For centuries, gold has been treasured due to its natural beauty, radiance and versatility. These qualities make it the most important metal in jewellery making. When you buy gold jewellery, there’s usually a choice between different kinds of gold colours, plating options and gold karats. The first thing you should look at is the karat.
You can see what karat gold jewellery is by looking for the karat mark, usually indicated with a “k”. The karat mark will tell you how much gold content the jewellery has. You should also look for the manufacturer’s trademark next to the karat mark to assure that the karat mark is accurate.
Guide to Gold Karats
Gold is divided into 24 parts, with each single unit called a karat. The higher the karat, the purer the gold:
- 24 karat – 99.5% pure gold and above
- 22 karat- 91.7 % gold
- 18 karat – 75.0 % gold
- 14 karat – 58.3 % gold
- 12 karat – 50.0 % gold
- 10 karat – 41.7 % gold
Higher purity gold is more popular with Asian and Indian jewellery while 14k to 18k gold is more widely used in western countries. As purity decreases, gold jewellery gets heavier and harder.

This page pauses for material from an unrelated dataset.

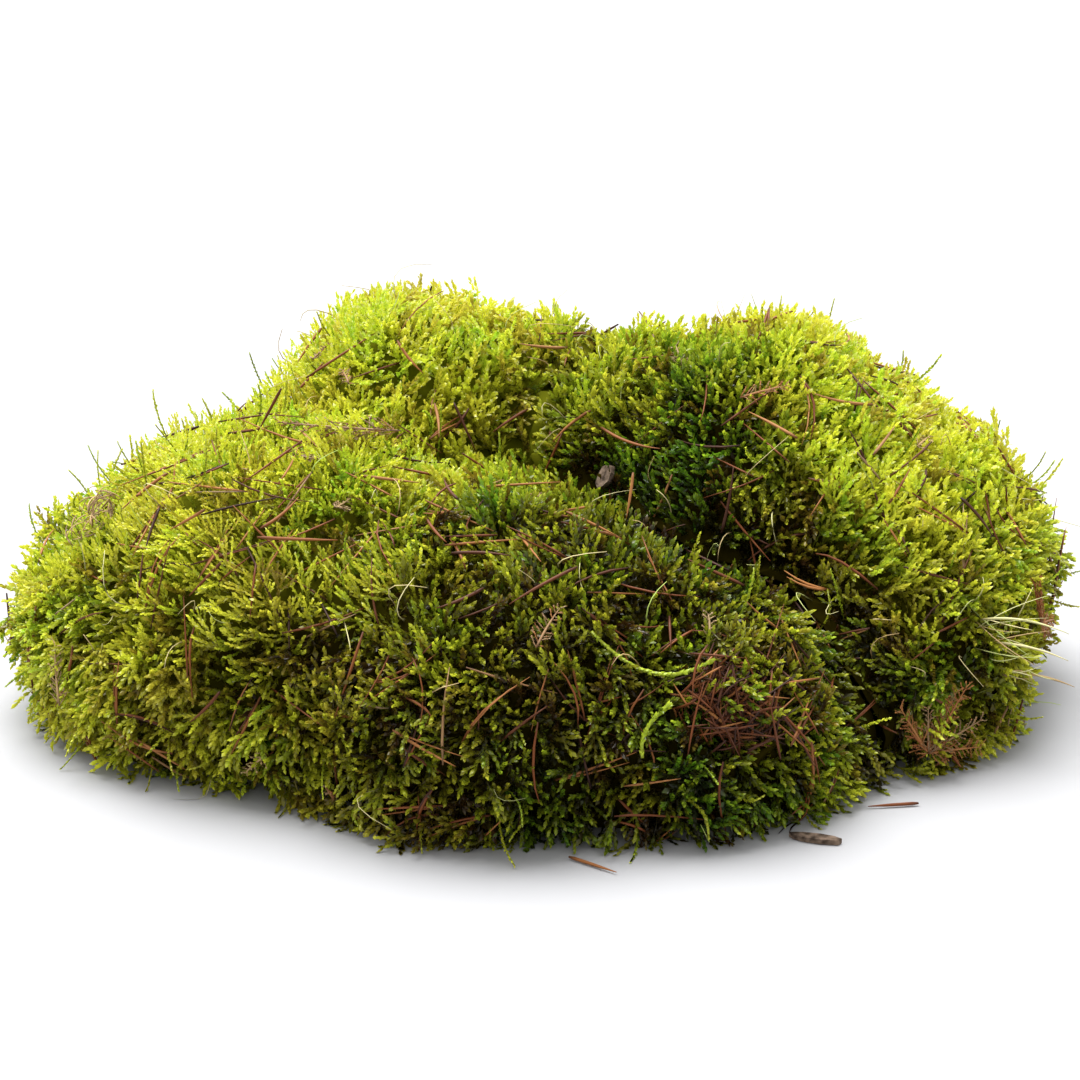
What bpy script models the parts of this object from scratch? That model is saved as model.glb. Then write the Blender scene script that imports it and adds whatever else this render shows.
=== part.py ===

24 karat gold means 24 out of 24 parts are gold. Remember that this is the purest form of gold and that any dealer that claims to have 25k or 26k gold is being deceptive. Pure gold has a distinct bright yellow colour. As there is no higher form of gold, it is naturally the most expensive. Coins and bars are mostly bought of 24K gold purity as an investment. It is also used in electronic and medical devices.

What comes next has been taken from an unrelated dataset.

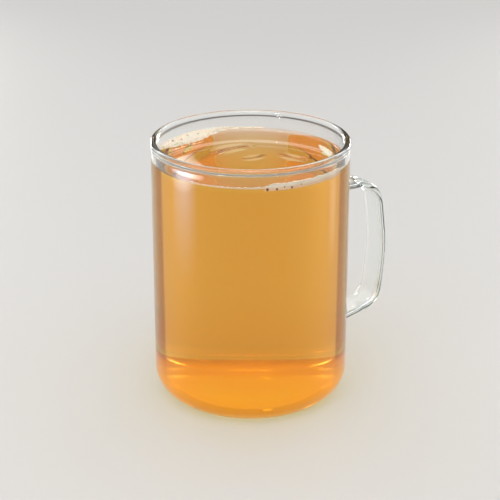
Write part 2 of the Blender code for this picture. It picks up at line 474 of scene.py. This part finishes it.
def cupProfile():
    inner = cup["radius"] - cup["wall"]
    neck = cup["height"] - bead["height"] - bead["neck"]
    middle = cup["height"] - bead["height"] / 2
    outside = cup["radius"] + bead["outside"]
    inside = inner - bead["inside"]
    low = cup["floor"] + cup["innerFillet"]
    points = [(radius, 0.0) for radius in cup["flat"]]
    points += arc((cup["radius"] - cup["outerFillet"], cup["outerFillet"]), (cup["outerFillet"],) * 2,
                  -90.0, 0.0, cup["filletSteps"])
    points += upright(cup["radius"], cup["outerFillet"], neck, cup["outerSteps"])[1:]
    points += arc(((outside + inside) / 2, middle), ((outside - inside) / 2, bead["height"] / 2),
                  -bead["tuckDeg"], 180.0 + bead["tuckDeg"], bead["steps"])
    points += upright(inner, neck, low, cup["innerSteps"])
    points += arc((inner - cup["innerFillet"], low), (cup["innerFillet"],) * 2,
                  0.0, -90.0, cup["filletSteps"])[1:]
    points += [(radius, cup["floor"]) for radius in reversed(cup["flat"])]
    return points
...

However, it’s unusual to find 24k gold in jewellery. This is because pure gold is a soft metal. While it’s highly resistant to rust, tarnishing and corrosion, pure gold is just too pliable for regular forms of jewellery. Instead, gold jewellery is alloyed with other metals to increase its strength and durability.
22-karat gold jewellery has 22 parts gold with the other 2 parts made up of other metals. This kind of gold is commonly used in jewellery making. The addition of other metals like silver, zinc and nickel makes the gold harder, thereby making the jewellery durable. 22k gold is great for plain gold jewellery and best for naturally enamelled jewellery.
However, it isn’t preferable for heavily studded and diamond jewellery. As diamond is a precious material, it requires a metal that can strongly hold it and ensure it doesn’t fall off. 22k gold is still too soft to hold onto gemstones reliably. 22k gold is more commonly used in Asian and Indian jewellery than elsewhere, but can still popular around the world.
18-karat gold is 75 per cent gold mixed with 25 per cent of other metals. Studded gold jewellery and other diamond jewellery is often made in 18K gold. This kind of gold is not as costly compared to 24K and 22K, however it has a duller colour. 18K gold can be stamped with 18K, 18Kt, 18k or a variation similar to these or by 750, 0.75 or a stamp similar to these, symbolising that the jewellery contains 75 per cent gold.